[Entries with model source code]
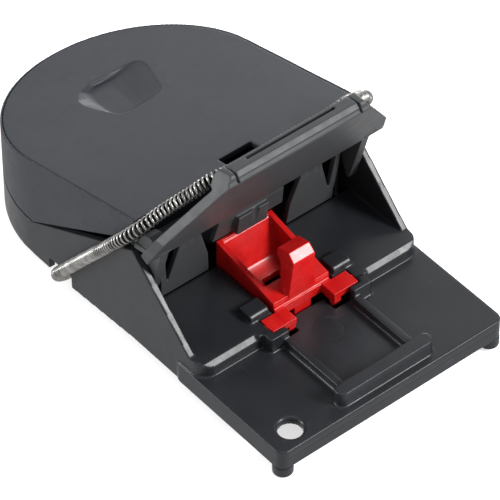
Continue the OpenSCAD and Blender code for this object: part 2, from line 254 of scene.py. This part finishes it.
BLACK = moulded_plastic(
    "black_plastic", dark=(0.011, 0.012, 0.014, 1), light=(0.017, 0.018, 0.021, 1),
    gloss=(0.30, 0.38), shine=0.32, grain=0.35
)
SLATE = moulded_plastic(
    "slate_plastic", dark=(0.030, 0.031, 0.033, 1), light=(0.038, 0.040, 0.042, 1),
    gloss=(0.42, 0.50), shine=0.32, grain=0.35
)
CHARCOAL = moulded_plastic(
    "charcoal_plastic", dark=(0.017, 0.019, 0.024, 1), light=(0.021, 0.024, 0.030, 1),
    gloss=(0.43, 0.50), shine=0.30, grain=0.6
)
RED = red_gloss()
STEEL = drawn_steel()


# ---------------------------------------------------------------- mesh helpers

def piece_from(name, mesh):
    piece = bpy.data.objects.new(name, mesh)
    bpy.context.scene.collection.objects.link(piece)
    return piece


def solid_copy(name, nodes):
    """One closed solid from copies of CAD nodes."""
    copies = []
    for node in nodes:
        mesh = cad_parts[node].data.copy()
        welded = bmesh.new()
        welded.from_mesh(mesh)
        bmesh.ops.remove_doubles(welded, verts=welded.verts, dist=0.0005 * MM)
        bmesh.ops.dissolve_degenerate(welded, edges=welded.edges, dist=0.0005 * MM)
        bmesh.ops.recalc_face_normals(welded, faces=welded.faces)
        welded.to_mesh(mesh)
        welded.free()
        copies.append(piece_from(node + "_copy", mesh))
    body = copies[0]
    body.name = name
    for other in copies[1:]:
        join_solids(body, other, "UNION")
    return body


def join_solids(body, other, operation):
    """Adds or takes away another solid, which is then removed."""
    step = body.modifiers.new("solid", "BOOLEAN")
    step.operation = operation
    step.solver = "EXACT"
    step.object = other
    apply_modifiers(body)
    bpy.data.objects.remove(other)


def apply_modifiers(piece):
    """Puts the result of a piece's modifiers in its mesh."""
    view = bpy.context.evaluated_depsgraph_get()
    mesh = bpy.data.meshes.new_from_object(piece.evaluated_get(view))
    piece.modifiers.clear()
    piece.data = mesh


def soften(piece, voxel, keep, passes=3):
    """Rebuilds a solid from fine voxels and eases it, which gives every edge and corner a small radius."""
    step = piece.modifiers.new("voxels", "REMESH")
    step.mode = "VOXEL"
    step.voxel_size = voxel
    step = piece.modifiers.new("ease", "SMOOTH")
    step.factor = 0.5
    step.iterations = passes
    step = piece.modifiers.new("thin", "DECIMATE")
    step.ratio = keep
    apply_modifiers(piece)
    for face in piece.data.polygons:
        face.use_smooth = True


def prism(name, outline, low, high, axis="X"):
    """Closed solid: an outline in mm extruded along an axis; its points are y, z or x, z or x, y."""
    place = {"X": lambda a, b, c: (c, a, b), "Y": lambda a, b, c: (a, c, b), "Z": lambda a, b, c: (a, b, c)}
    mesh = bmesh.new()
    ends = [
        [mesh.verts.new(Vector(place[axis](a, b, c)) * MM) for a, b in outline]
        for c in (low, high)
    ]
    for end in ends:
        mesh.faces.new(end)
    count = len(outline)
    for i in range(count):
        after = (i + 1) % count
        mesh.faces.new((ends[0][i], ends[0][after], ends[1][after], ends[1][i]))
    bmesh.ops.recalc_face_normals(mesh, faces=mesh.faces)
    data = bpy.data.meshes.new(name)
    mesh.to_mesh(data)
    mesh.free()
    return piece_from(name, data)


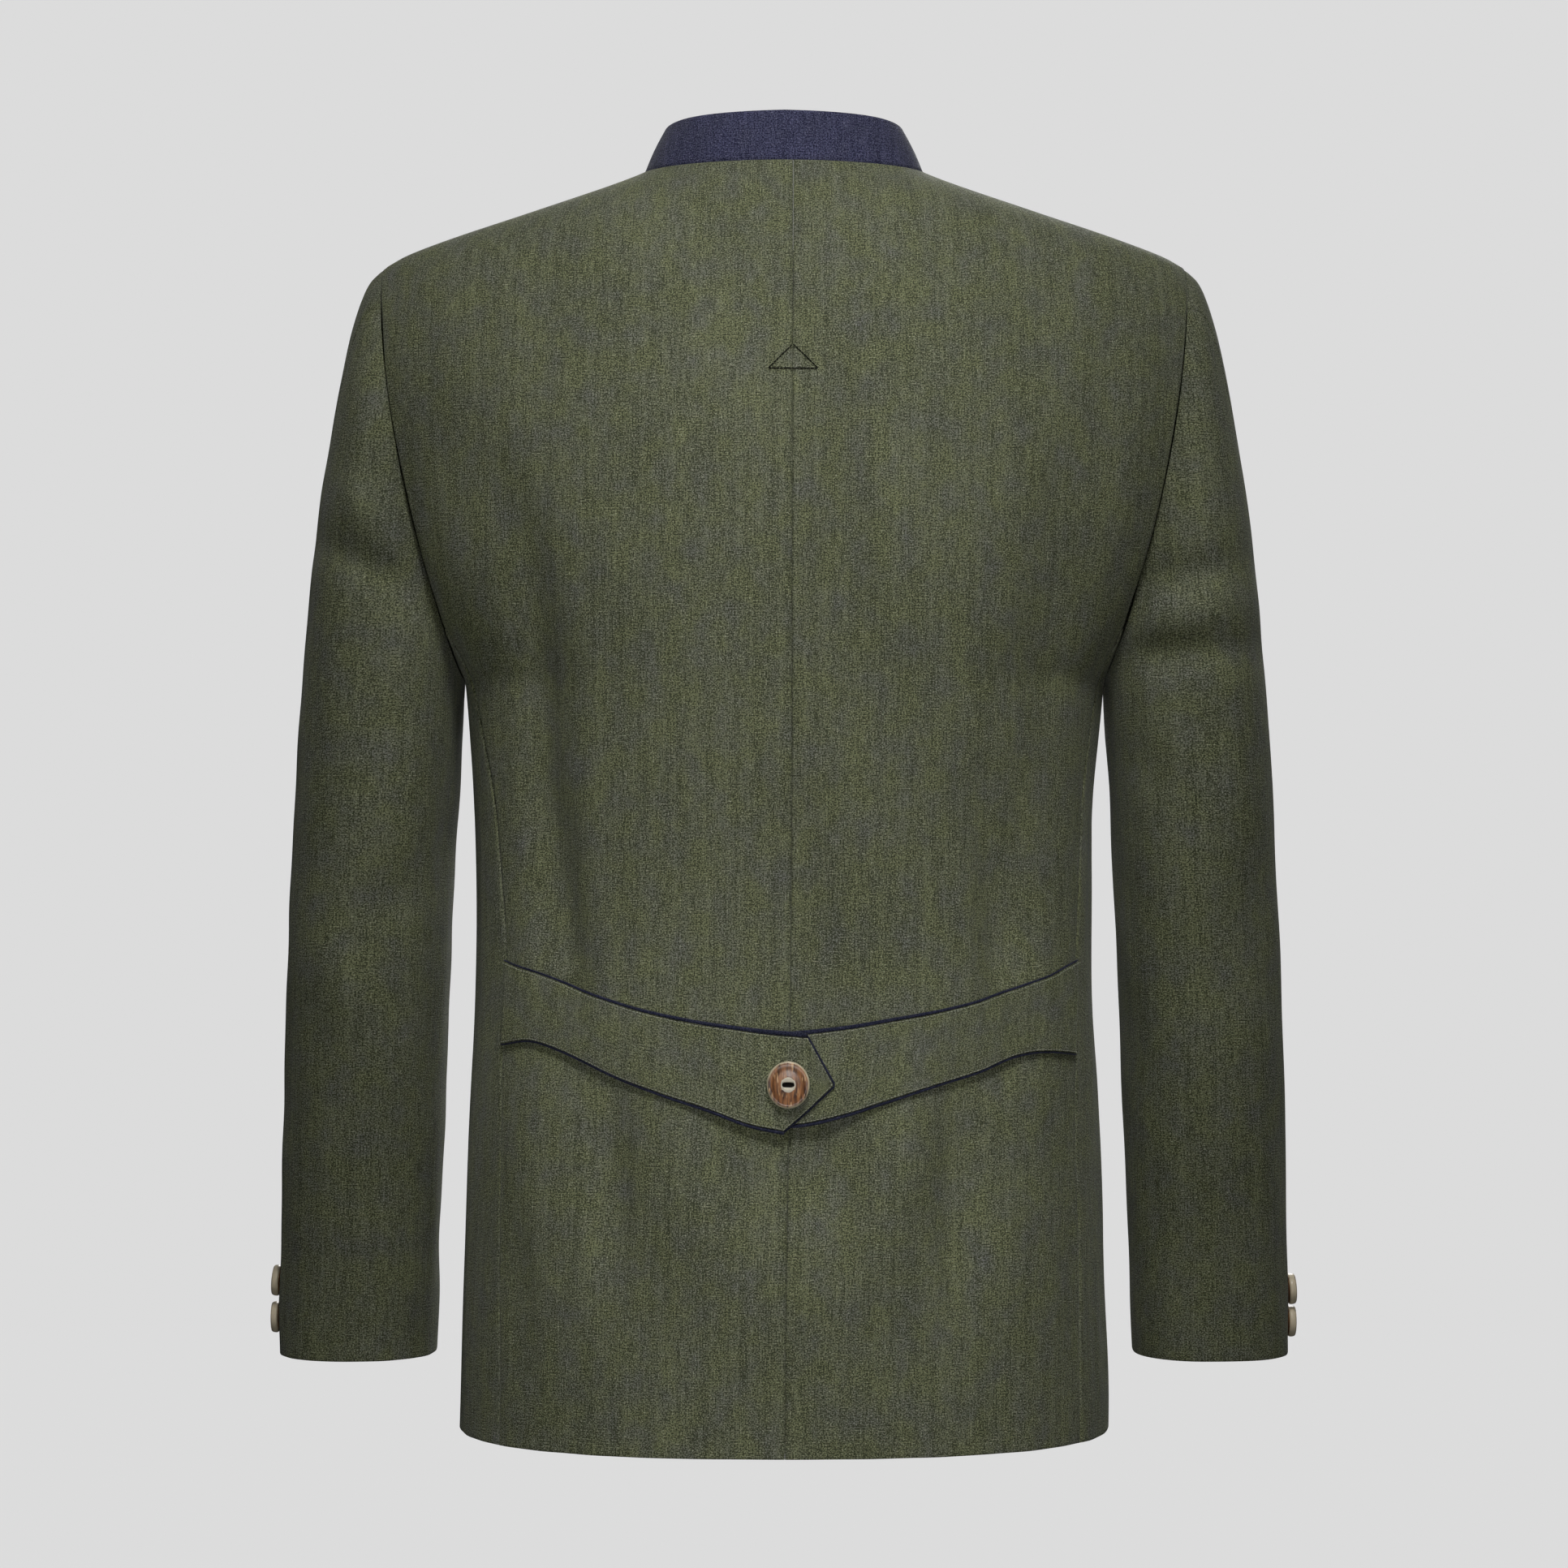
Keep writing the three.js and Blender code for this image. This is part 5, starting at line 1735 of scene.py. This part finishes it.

▶ [STATED GOAL]: Write down every line of the data exactly as it appears above.

▶ [FULL ANSWER]:
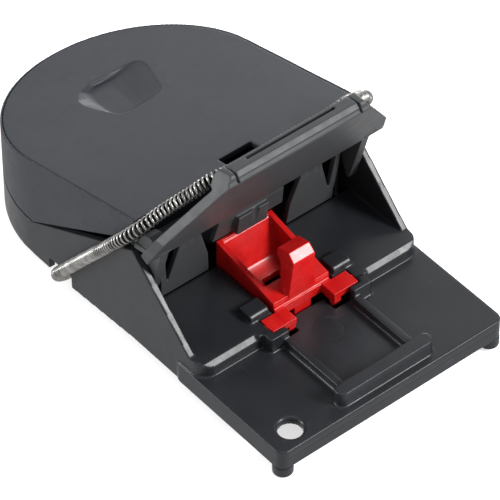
Continue the OpenSCAD and Blender code for this object: part 2, from line 254 of scene.py. This part finishes it.
BLACK = moulded_plastic(
    "black_plastic", dark=(0.011, 0.012, 0.014, 1), light=(0.017, 0.018, 0.021, 1),
    gloss=(0.30, 0.38), shine=0.32, grain=0.35
)
SLATE = moulded_plastic(
    "slate_plastic", dark=(0.030, 0.031, 0.033, 1), light=(0.038, 0.040, 0.042, 1),
    gloss=(0.42, 0.50), shine=0.32, grain=0.35
)
CHARCOAL = moulded_plastic(
    "charcoal_plastic", dark=(0.017, 0.019, 0.024, 1), light=(0.021, 0.024, 0.030, 1),
    gloss=(0.43, 0.50), shine=0.30, grain=0.6
)
RED = red_gloss()
STEEL = drawn_steel()


# ---------------------------------------------------------------- mesh helpers

def piece_from(name, mesh):
    piece = bpy.data.objects.new(name, mesh)
    bpy.context.scene.collection.objects.link(piece)
    return piece


def solid_copy(name, nodes):
    """One closed solid from copies of CAD nodes."""
    copies = []
    for node in nodes:
        mesh = cad_parts[node].data.copy()
        welded = bmesh.new()
        welded.from_mesh(mesh)
        bmesh.ops.remove_doubles(welded, verts=welded.verts, dist=0.0005 * MM)
        bmesh.ops.dissolve_degenerate(welded, edges=welded.edges, dist=0.0005 * MM)
        bmesh.ops.recalc_face_normals(welded, faces=welded.faces)
        welded.to_mesh(mesh)
        welded.free()
        copies.append(piece_from(node + "_copy", mesh))
    body = copies[0]
    body.name = name
    for other in copies[1:]:
        join_solids(body, other, "UNION")
    return body


def join_solids(body, other, operation):
    """Adds or takes away another solid, which is then removed."""
    step = body.modifiers.new("solid", "BOOLEAN")
    step.operation = operation
    step.solver = "EXACT"
    step.object = other
    apply_modifiers(body)
    bpy.data.objects.remove(other)


def apply_modifiers(piece):
    """Puts the result of a piece's modifiers in its mesh."""
    view = bpy.context.evaluated_depsgraph_get()
    mesh = bpy.data.meshes.new_from_object(piece.evaluated_get(view))
    piece.modifiers.clear()
    piece.data = mesh


def soften(piece, voxel, keep, passes=3):
    """Rebuilds a solid from fine voxels and eases it, which gives every edge and corner a small radius."""
    step = piece.modifiers.new("voxels", "REMESH")
    step.mode = "VOXEL"
    step.voxel_size = voxel
    step = piece.modifiers.new("ease", "SMOOTH")
    step.factor = 0.5
    step.iterations = passes
    step = piece.modifiers.new("thin", "DECIMATE")
    step.ratio = keep
    apply_modifiers(piece)
    for face in piece.data.polygons:
        face.use_smooth = True


def prism(name, outline, low, high, axis="X"):
    """Closed solid: an outline in mm extruded along an axis; its points are y, z or x, z or x, y."""
    place = {"X": lambda a, b, c: (c, a, b), "Y": lambda a, b, c: (a, c, b), "Z": lambda a, b, c: (a, b, c)}
    mesh = bmesh.new()
    ends = [
        [mesh.verts.new(Vector(place[axis](a, b, c)) * MM) for a, b in outline]
        for c in (low, high)
    ]
    for end in ends:
        mesh.faces.new(end)
    count = len(outline)
    for i in range(count):
        after = (i + 1) % count
        mesh.faces.new((ends[0][i], ends[0][after], ends[1][after], ends[1][i]))
    bmesh.ops.recalc_face_normals(mesh, faces=mesh.faces)
    data = bpy.data.meshes.new(name)
    mesh.to_mesh(data)
    mesh.free()
    return piece_from(name, data)


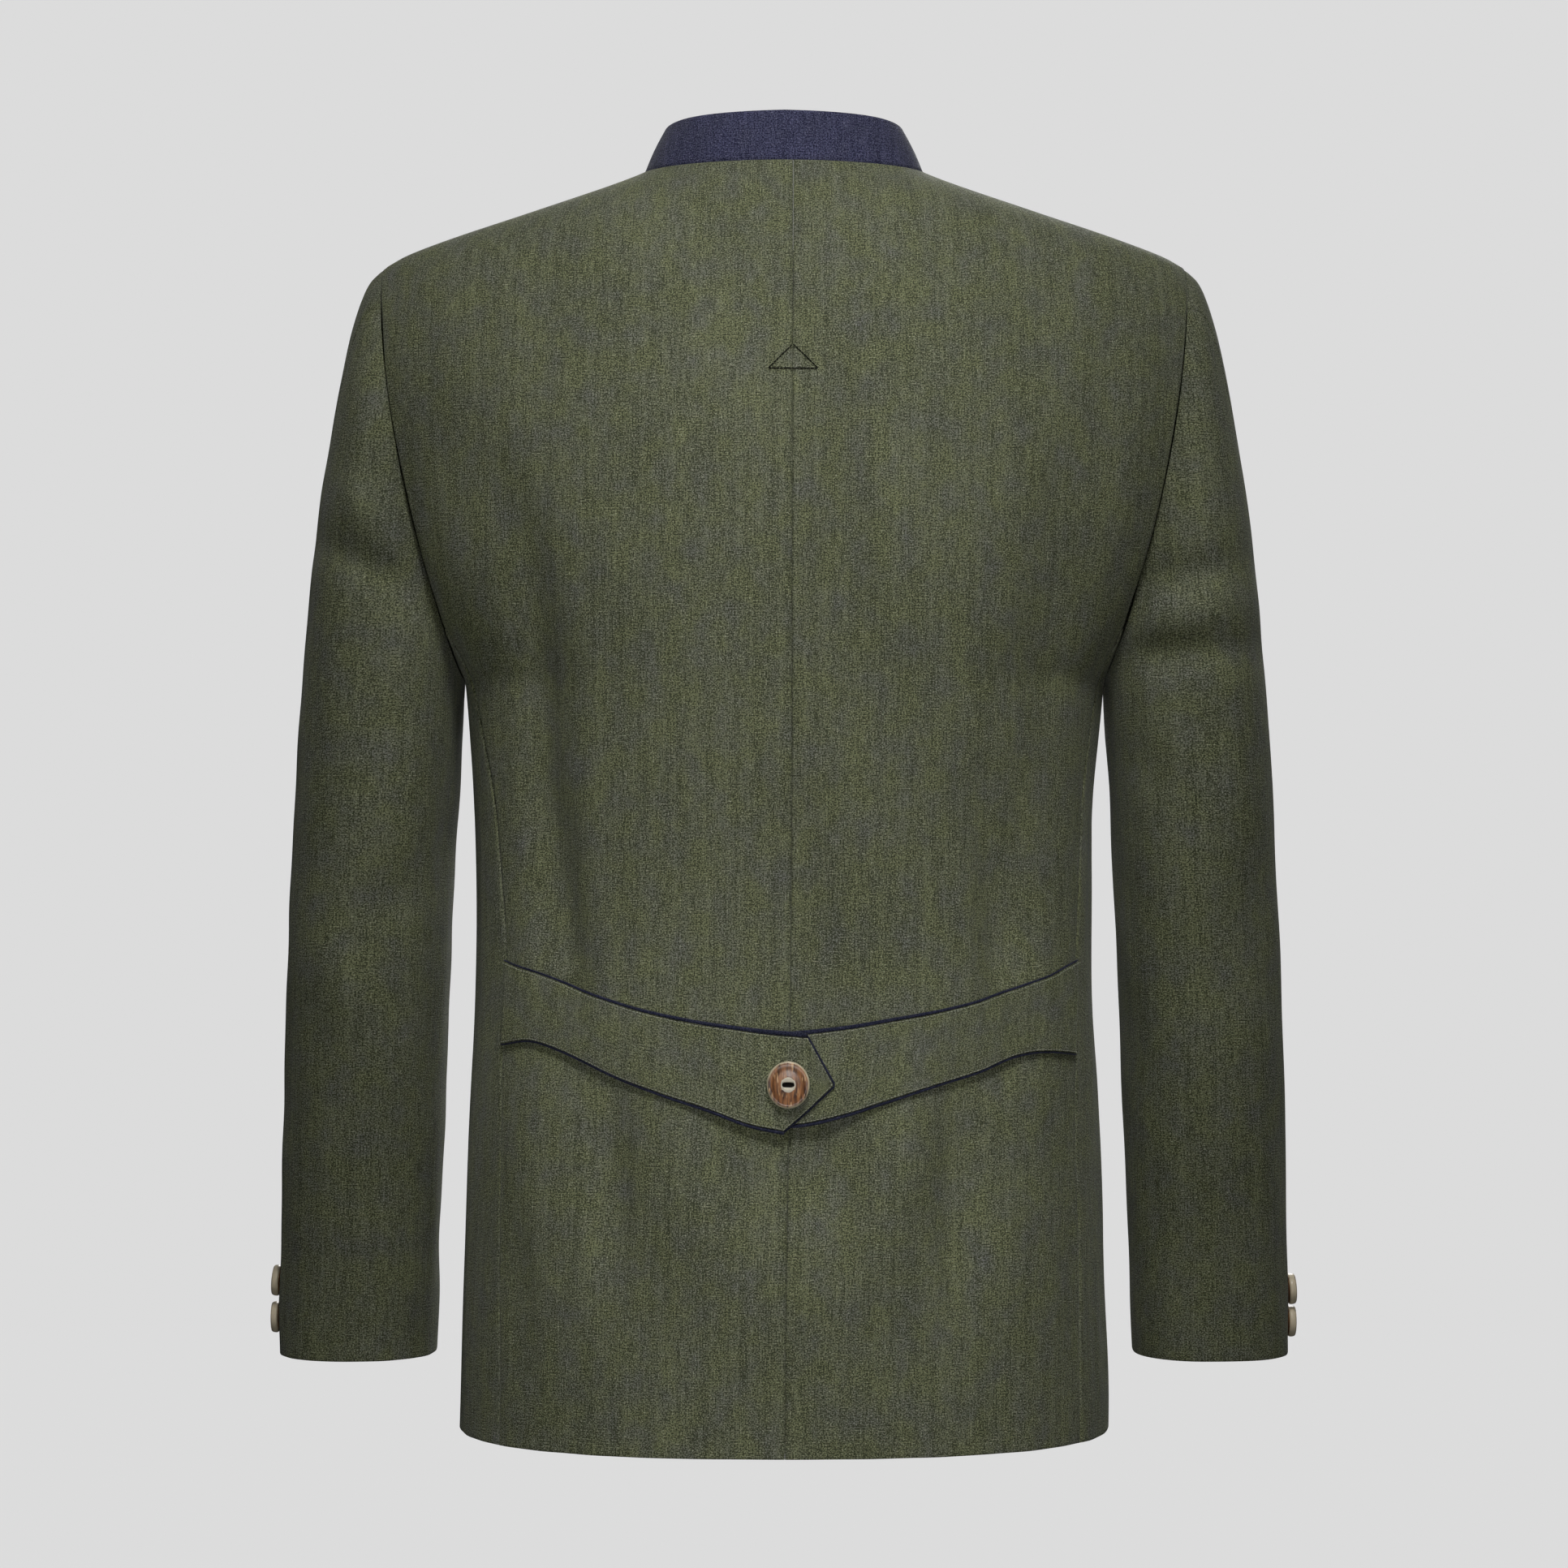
Keep writing the three.js and Blender code for this image. This is part 5, starting at line 1735 of scene.py. This part finishes it.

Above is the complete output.